## EXERCISE BRIEF:
What number of lines hold the word "with"? State that number and nothing besides.

## DATASET EXCERPT:
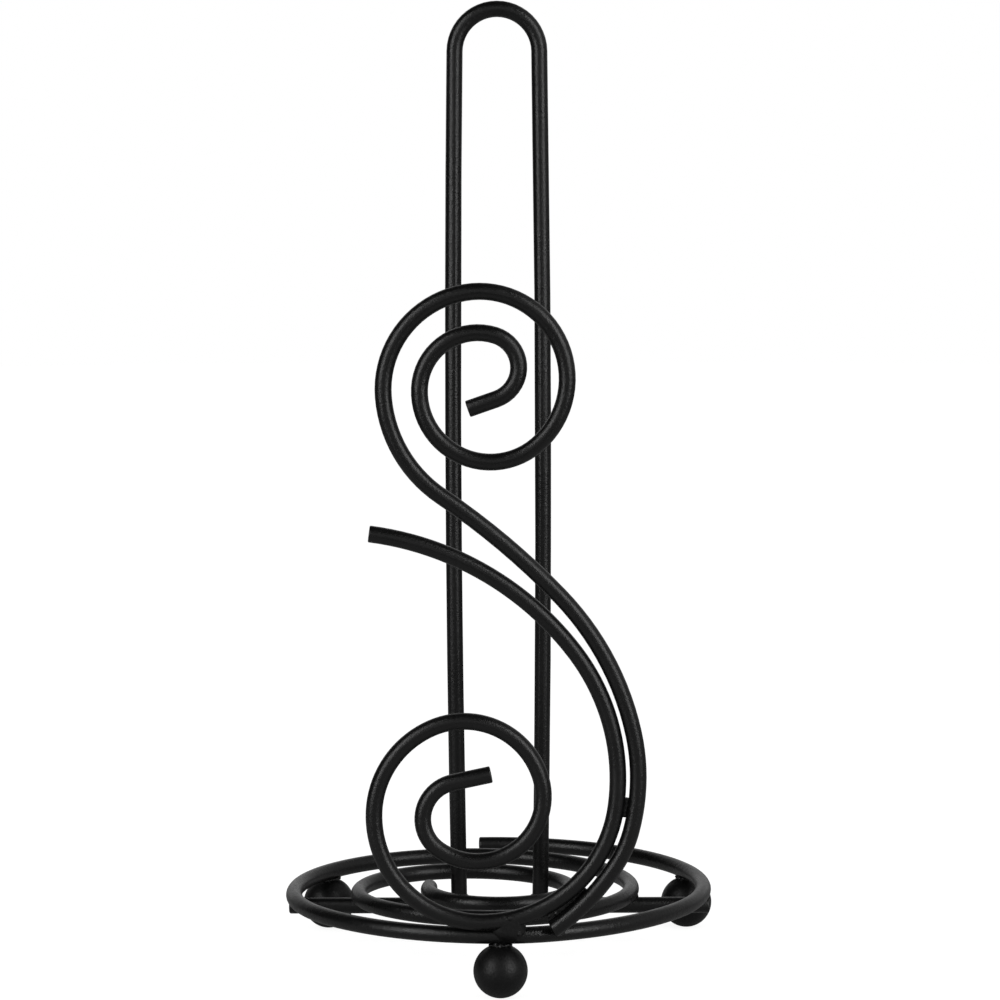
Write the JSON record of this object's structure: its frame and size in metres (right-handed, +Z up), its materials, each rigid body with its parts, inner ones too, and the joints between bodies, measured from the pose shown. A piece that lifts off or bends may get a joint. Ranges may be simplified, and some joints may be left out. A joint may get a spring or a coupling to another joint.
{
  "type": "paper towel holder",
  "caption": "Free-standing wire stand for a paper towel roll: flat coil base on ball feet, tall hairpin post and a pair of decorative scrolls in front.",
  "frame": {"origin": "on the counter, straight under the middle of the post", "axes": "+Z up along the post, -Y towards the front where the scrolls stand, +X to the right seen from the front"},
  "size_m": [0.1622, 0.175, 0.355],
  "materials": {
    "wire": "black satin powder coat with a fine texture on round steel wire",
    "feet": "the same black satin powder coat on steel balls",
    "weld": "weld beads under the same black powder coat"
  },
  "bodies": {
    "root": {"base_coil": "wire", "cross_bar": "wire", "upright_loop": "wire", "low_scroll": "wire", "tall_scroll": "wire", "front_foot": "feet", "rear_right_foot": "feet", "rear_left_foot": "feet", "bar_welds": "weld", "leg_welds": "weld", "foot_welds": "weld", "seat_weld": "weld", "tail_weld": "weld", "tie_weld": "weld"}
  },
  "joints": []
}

## SOLUTION FOR THIS TASK:
2